24/04/2014

Intelligence Researchers: "Regression to the mean [...] is purely a statistical artifact"

Whoa Nelly! In a very interesting ask-a-researcher thread on Pschological Comments, researcher Michael A. Woodley drops the following, which surprised me a fair bit. The context is that there is intergenerational regression to the mean in intelligence. That is, very smart parents tend to have children who are less smart than they are; very dull parents tend to have children who are less dull than they are. Or so I thought - and not just I, I'm sure. Woodley disagrees. He quotes from a book by himself and Aurelio Jose Figueredo. Here's the central bit:
Furthermore in the case of parent-offspring correlations on g, oversampling parental scores with positive errors of measurement on IQ, as by selecting those identified as high-g individuals based on high observed IQ scores for special study, will produce regression to the mean when assessing the IQ of their offspring, even if the offspring were genetically identical to the parents, given the nature of this statistical artifact. This can be confirmed by retesting the parents themselves, which is rarely done, because one will then no doubt observe regression to the mean of the parental IQ scores in the parents themselves, presumably without having undergone any genetic recombination whatsoever. The proposition that offspring are necessarily closer to the mean of the general population in their actual latent g-factor (as opposed to their observed IQ scores) is therefore a fallacy, especially under conditions of assortative mating.
Quite a claim. Is this generally accepted, or perhaps Woodley & Figueredo's minority position? When they say that the claim "can be confirmed by retesting the parents themselves, which is rarely done", does this mean it has been done? Repeatedly?

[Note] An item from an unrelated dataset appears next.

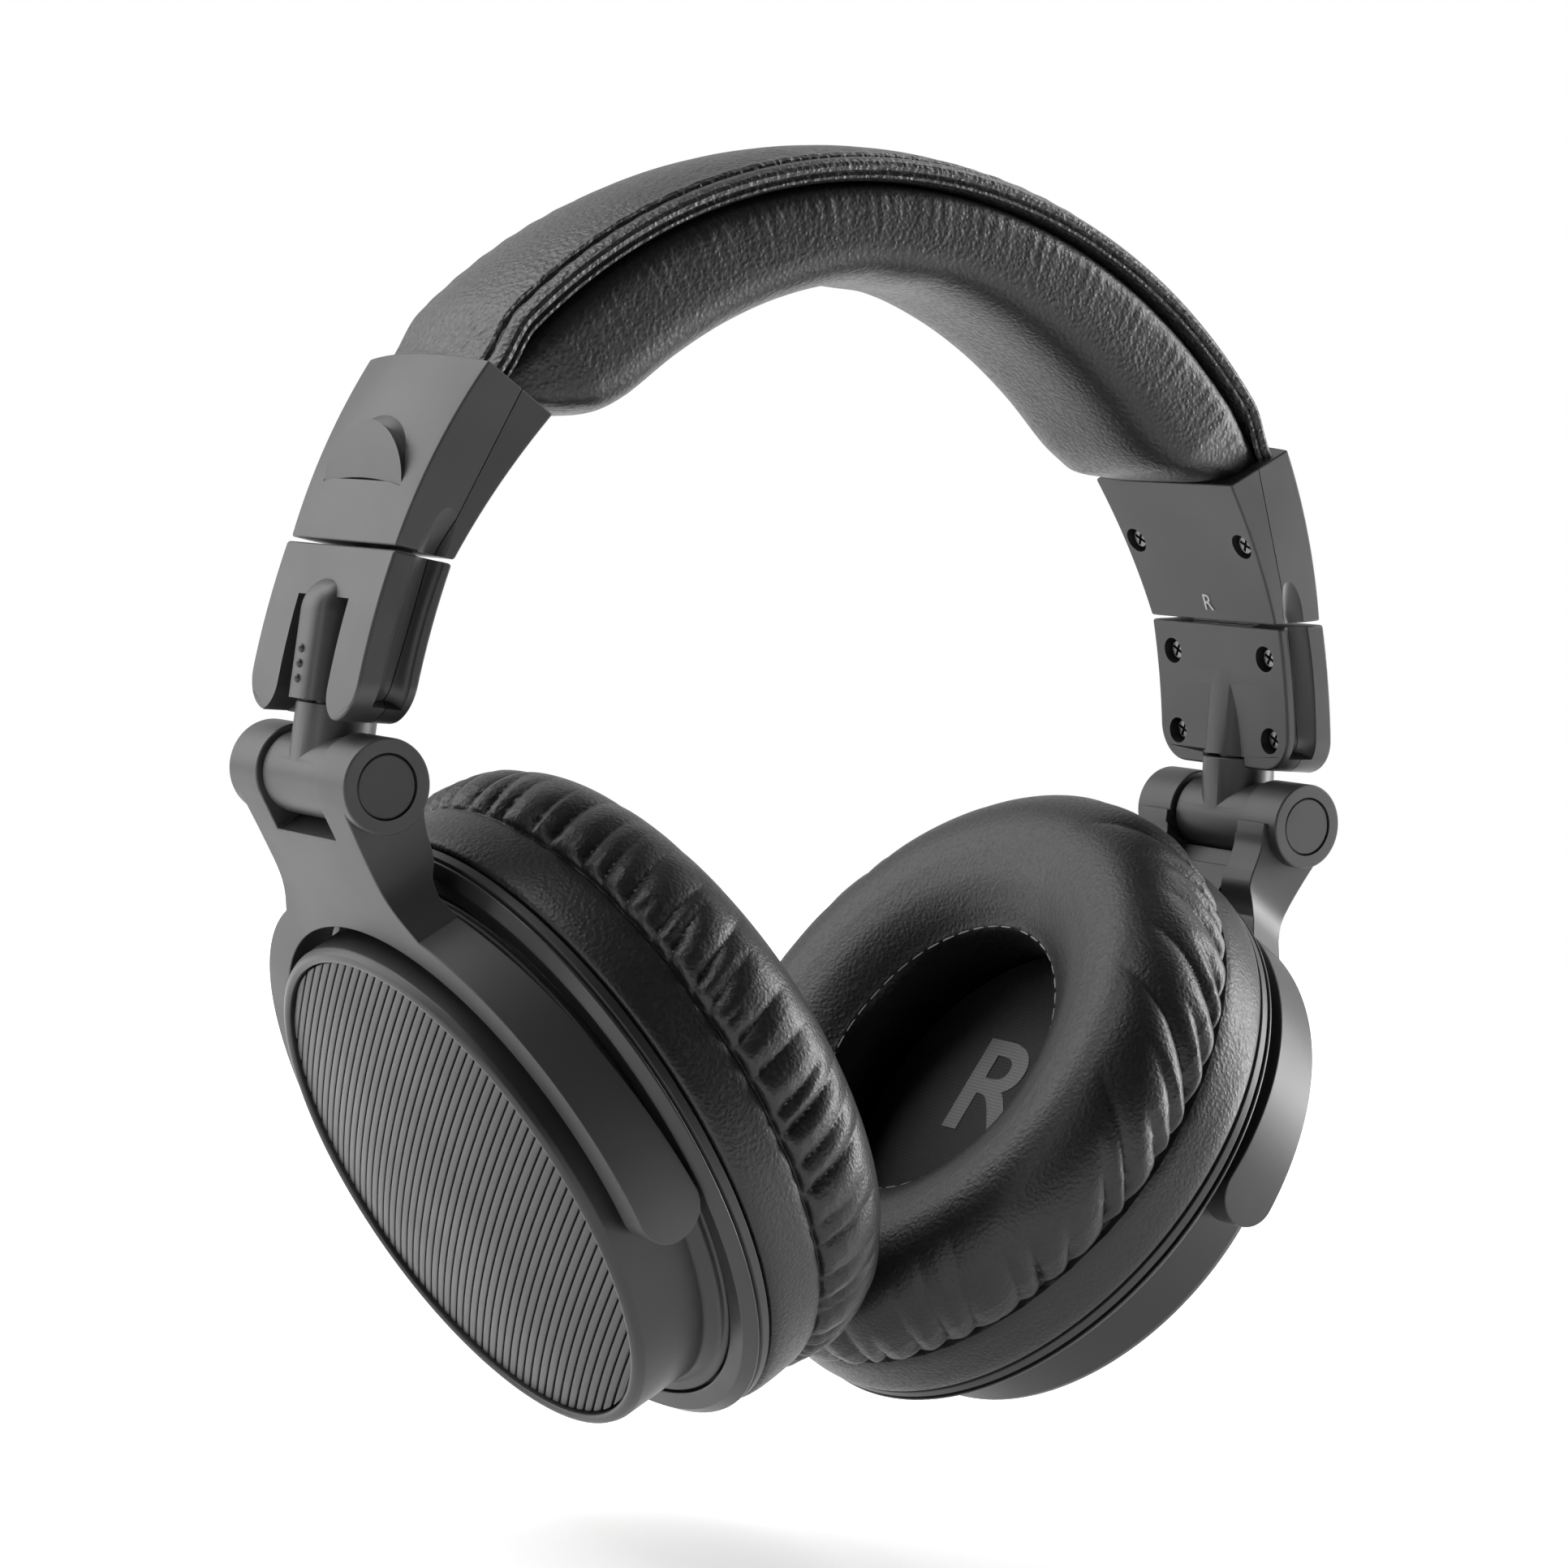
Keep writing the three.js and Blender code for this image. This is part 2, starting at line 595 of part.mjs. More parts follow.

This would explain a puzzle, though: If there were regression to the mean in a substantial sense, then it should not be over after a generation, which would mean that, by now, we should all be pretty much equally intelligent, right? With the above interpretation, that problem does not exist.

I just hope he means to restrict his statements about the nonexistence of regression to the mean to the context at hand. The phenomenon is certainly real in other contexts - unless you want to redefine, for example, a particularly hot day in a certain city as just an expression of a city's underlying latent hotness measured with upward error, and the like.